━━ Data provided ━━
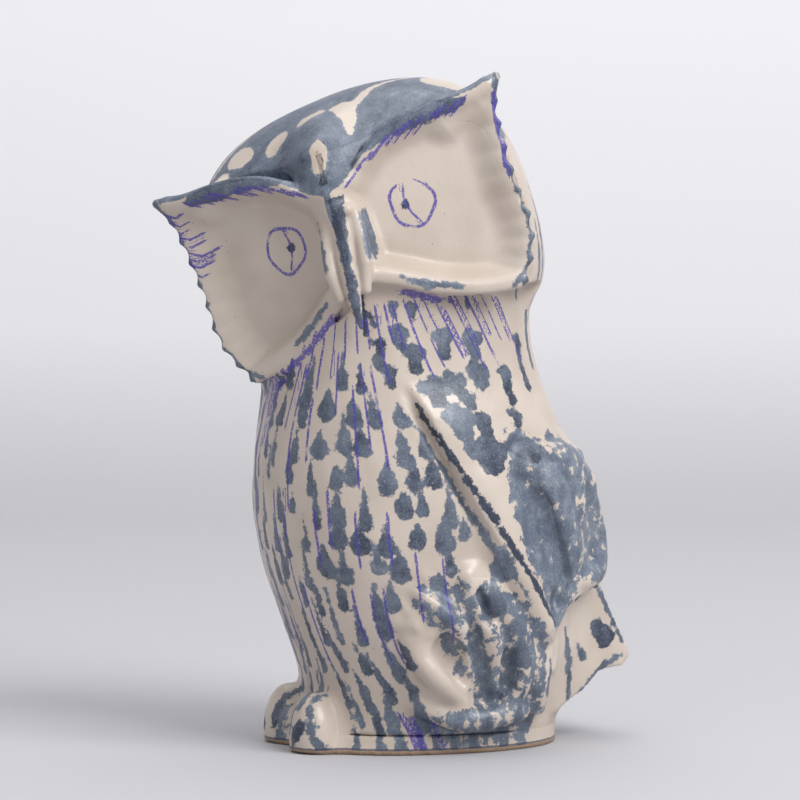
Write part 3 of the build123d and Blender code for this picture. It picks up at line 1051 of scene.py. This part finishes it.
def cut_piece(zone, name, margin=7.0):
    """The closed mesh of one piece: the clay near its CAD node, sunk where a neighbour takes over."""
    low, high = node_box(name, margin + 2)
    place = zone.room(low, high)
    own = zone.nodes[name][place].astype(np.float32)
    others = np.full_like(own, zone.band)
    for other in NODES:
        if other != name:
            np.minimum(others, zone.nodes[other][place], out=others)
    sink = 0.5 * smooth_step(own - others, 0.2, 2.0)
    shell = np.maximum(zone.field[place] + sink, own - margin)
    shell = np.clip(shell, -2 * zone.step, 2 * zone.step)
    shell = np.pad(shell, 1, constant_values=2 * zone.step)
    grid = openvdb.FloatGrid(background=2 * zone.step)
    grid.copyFromArray(shell.astype(np.float32), tolerance=0)
    points, quads = grid.convertToQuads(0.0)
    start = np.array([zone.first[k] + place[k].start - 1 for k in range(3)])
    return (points + start) * zone.step, quads


def make_object(name, points, quads):
    mesh = bpy.data.meshes.new(name)
    mesh.vertices.add(len(points))
    mesh.vertices.foreach_set("co", (points * MM).astype(np.float32).ravel())
    mesh.loops.add(quads.size)
    mesh.loops.foreach_set("vertex_index", quads.astype(np.int32)[:, ::-1].ravel())
    mesh.polygons.add(len(quads))
    mesh.polygons.foreach_set("loop_start", np.arange(0, quads.size, 4, dtype=np.int32))
    mesh.polygons.foreach_set("use_smooth", np.ones(len(quads), bool))
    mesh.update(calc_edges=True)
    return add_object(name, mesh)


def thin_inside(piece):
    """Fewer faces on the inner walls of a pot, where nobody looks. Gives the points that are left."""
    mesh = piece.data
    points, normals = vertex_values(mesh, "co"), vertex_values(mesh, "normal")
    inwards = (points.mean(axis=0) - points) * (1, 1, 0)
    inner = (normals * inwards).sum(axis=1) > 0.2 * np.linalg.norm(inwards, axis=1)
    piece.vertex_groups.new(name="inner").add(np.nonzero(inner)[0].tolist(), 1.0, "REPLACE")
    modifier = piece.modifiers.new("thin", "DECIMATE")
    modifier.vertex_group = "inner"
    modifier.invert_vertex_group = True
    modifier.ratio = min(1.0, MOST_TRIANGLES / (2 * len(mesh.polygons)))
    bpy.context.view_layer.update()
    found = piece.evaluated_get(bpy.context.evaluated_depsgraph_get())
    thinned = bpy.data.meshes.new_from_object(found)
    piece.modifiers.clear()
    piece.vertex_groups.clear()
    piece.data = thinned
    bpy.data.meshes.remove(mesh)
    return vertex_values(thinned, "co") / MM


def make_pieces():
    """Sculpt the clay, cut it into its pieces, and paint and glaze each."""
    all_low, all_high = (np.array(v) / MM for v in cad_bounds)
    coarse = Zone(all_low - 6, all_high + 6, COARSE, BAND)
    face_low = np.min([node_box(name, 9)[0] for name in FACE_PIECES], axis=0)
    face_high = np.max([node_box(name, 9)[1] for name in FACE_PIECES], axis=0)
    fine = Zone(face_low, face_high, FINE, BAND)
    glazes = {slot: glaze_material(slot) for slot in sorted(set(SLOTS.values()))}
    dish = Dish()
    for zone in (coarse, fine):
        sculpt(zone, dish)
        zone.measure_relief()
    for name in NODES:
        zone = fine if name in FACE_PIECES else coarse
        points, quads = cut_piece(zone, name)
        piece = make_object("clay_" + name, points, quads)
        if 2 * len(quads) > MOST_TRIANGLES:
            points = thin_inside(piece)
        paint = Paint(points, zone.relief_at(points), dish)
        paint_body(paint)
        paint_face(paint)
        set_marks(piece, paint)
        piece.data.materials.append(glazes[SLOTS[name]])
        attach(piece, "root")
        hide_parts(name)


# ---- stage


VIEW_ANGLE, VIEW_HEIGHT = np.radians((70, 3))  # round from the breast, and up
AIM = np.array((-2, -6, 127)) * MM
CAMERA_DISTANCE = 1.5
LENS, SENSOR = 182, 36
SIDEWAYS = np.array((np.cos(VIEW_ANGLE), np.sin(VIEW_ANGLE), 0))
BACK = np.array((-np.sin(VIEW_ANGLE), np.cos(VIEW_ANGLE), 0))
TOWARDS = np.sin(VIEW_HEIGHT) * np.array((0, 0, 1)) - np.cos(VIEW_HEIGHT) * BACK

FLOOR_DEPTH, BEND, PAPER_HEIGHT, PAPER_WIDTH = 1.0, 1.2, 5.0, 5.0
BEND_STEPS = 12
# The paper's colour at shares of a metre up it, so that the light falls off as in a studio
PAPER = ((0.0, (0.455, 0.45, 0.47, 1)), (0.35, (0.77, 0.765, 0.785, 1)), (0.10, (0.66, 0.655, 0.675, 1)))
# Area lights: towards the camera, sideways, back and up from the owl, size and power
LIGHTS = {
    "key_light": (1.2, 1.3, 0, 1.5, 1.4, 54),
    "fill_light": (1.6, -1.4, 0, 0.9, 1.6, 5),
    "top_light": (0, 0, 0.5, 2.2, 2.0, 26),
}
WORLD_COLOUR, WORLD_STRENGTH = (0.90, 0.90, 0.935, 1), 0.51


def look_at(thing, aim):
    direction = Vector(aim) - Vector(thing.location)
    thing.rotation_euler = direction.to_track_quat("-Z", "Y").to_euler()


def make_camera():
    camera = add_object("camera", bpy.data.cameras.new("camera"))
    camera.location = AIM + TOWARDS * CAMERA_DISTANCE
    camera.data.lens = LENS
    camera.data.sensor_width = SENSOR
    look_at(camera, AIM)
    bpy.context.scene.camera = camera


def paper_material():
    material = bpy.data.materials.new("backdrop_paper")
    material.use_nodes = True
    nodes, links = material.node_tree.nodes, material.node_tree.links
    shader = nodes["Principled BSDF"]
    shader.inputs["Roughness"].default_value = 0.8
    place, split, paper = (nodes.new(f"ShaderNode{kind}") for kind in ("TexCoord", "SeparateXYZ", "ValToRGB"))
    elements = paper.color_ramp.elements
    for element, (position, colour) in zip(elements, PAPER):
        element.position = position
        element.color = colour
    for position, colour in PAPER[len(elements) :]:
        elements.new(position).color = colour
    links.new(place.outputs["Object"], split.inputs[0])
    links.new(split.outputs[2], paper.inputs[0])
    links.new(paper.outputs[0], shader.inputs["Base Color"])
    return material


def make_backdrop():
    """A pale floor that curves up into a backdrop."""
    profile = [(-3.0, 0.0), (FLOOR_DEPTH, 0.0)]
    for step in range(1, BEND_STEPS + 1):
        turn = np.pi / 2 * step / BEND_STEPS
        profile.append((FLOOR_DEPTH + BEND * np.sin(turn), BEND * (1 - np.cos(turn))))
    profile.append((FLOOR_DEPTH + BEND, PAPER_HEIGHT))
    points = [
        tuple(SIDEWAYS * across + BACK * far + np.array((0, 0, high)))
        for across in (-PAPER_WIDTH, PAPER_WIDTH)
        for far, high in profile
    ]
    n = len(profile)
    faces = [(i, i + 1, n + i + 1, n + i) for i in range(n - 1)]
    mesh = bpy.data.meshes.new("backdrop")
    mesh.from_pydata(points, [], faces)
    mesh.polygons.foreach_set("use_smooth", [True] * len(faces))
    mesh.materials.append(paper_material())
    add_object("backdrop", mesh)


def make_lights():
    """Soft lights from the right, the left and above, in a pale room."""
    for name, (towards, sideways, back, up, size, power) in LIGHTS.items():
        light = bpy.data.lights.new(name, "AREA")
        light.size = size
        light.energy = power
        lamp = add_object(name, light)
        place = TOWARDS * towards + SIDEWAYS * sideways + BACK * back + np.array((0, 0, up))
        lamp.location = AIM + place
        look_at(lamp, AIM)
    world = bpy.data.worlds.new("studio")
    world.use_nodes = True
    background = world.node_tree.nodes["Background"]
    background.inputs["Color"].default_value = WORLD_COLOUR
    background.inputs["Strength"].default_value = WORLD_STRENGTH
    bpy.context.scene.world = world


make_camera()
make_backdrop()
make_lights()
bpy.context.scene.view_settings.view_transform = "Standard"
make_pieces()
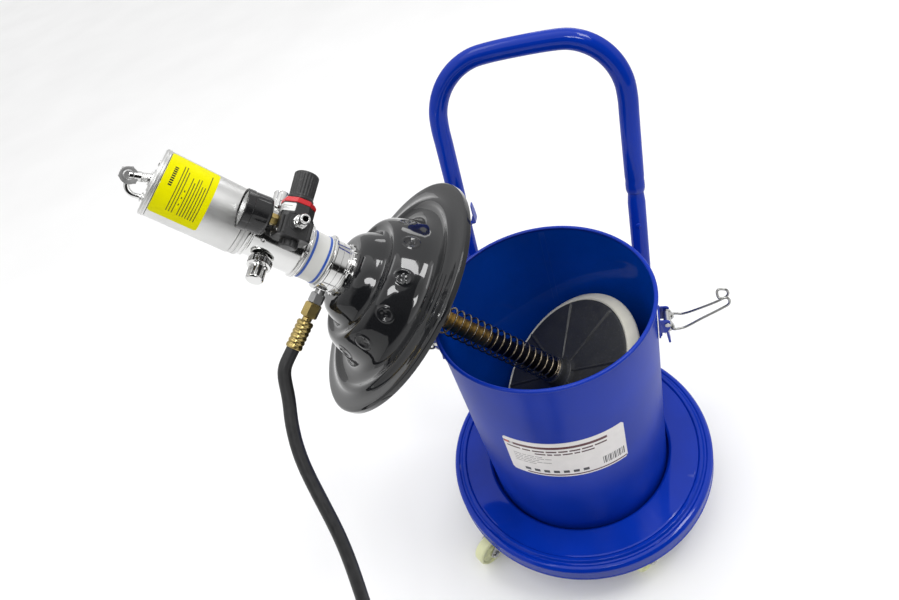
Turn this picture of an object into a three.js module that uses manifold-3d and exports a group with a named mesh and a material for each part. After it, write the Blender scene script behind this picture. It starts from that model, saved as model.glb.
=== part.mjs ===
━━━
§ Task objective
Starting at the first line of the data above, please restate word for word every line up to and including the one that holds "return (points +", and add nothing else.

§ The result
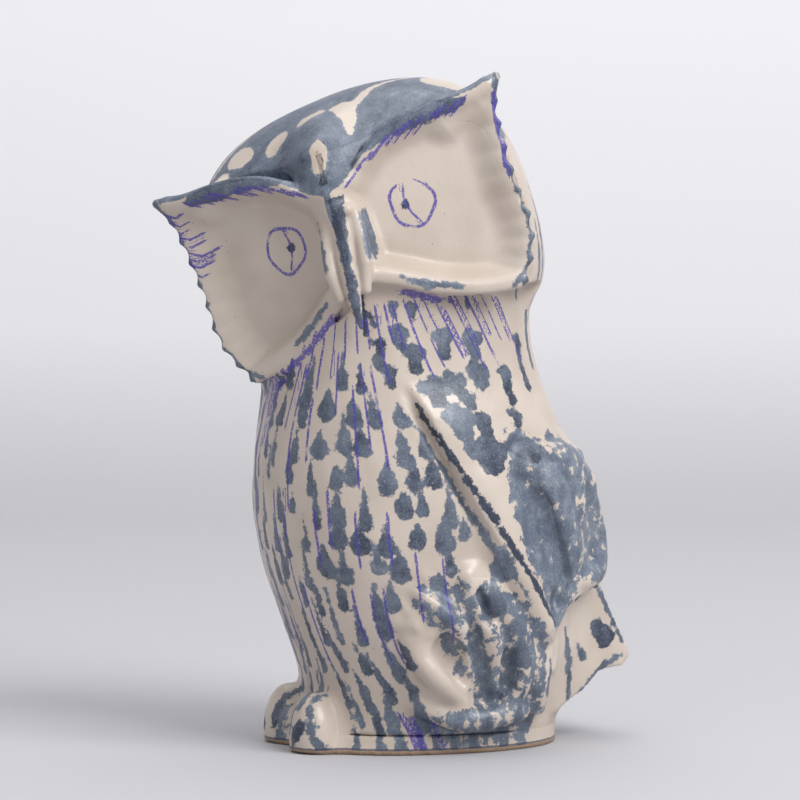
Write part 3 of the build123d and Blender code for this picture. It picks up at line 1051 of scene.py. This part finishes it.
def cut_piece(zone, name, margin=7.0):
    """The closed mesh of one piece: the clay near its CAD node, sunk where a neighbour takes over."""
    low, high = node_box(name, margin + 2)
    place = zone.room(low, high)
    own = zone.nodes[name][place].astype(np.float32)
    others = np.full_like(own, zone.band)
    for other in NODES:
        if other != name:
            np.minimum(others, zone.nodes[other][place], out=others)
    sink = 0.5 * smooth_step(own - others, 0.2, 2.0)
    shell = np.maximum(zone.field[place] + sink, own - margin)
    shell = np.clip(shell, -2 * zone.step, 2 * zone.step)
    shell = np.pad(shell, 1, constant_values=2 * zone.step)
    grid = openvdb.FloatGrid(background=2 * zone.step)
    grid.copyFromArray(shell.astype(np.float32), tolerance=0)
    points, quads = grid.convertToQuads(0.0)
    start = np.array([zone.first[k] + place[k].start - 1 for k in range(3)])
    return (points + start) * zone.step, quads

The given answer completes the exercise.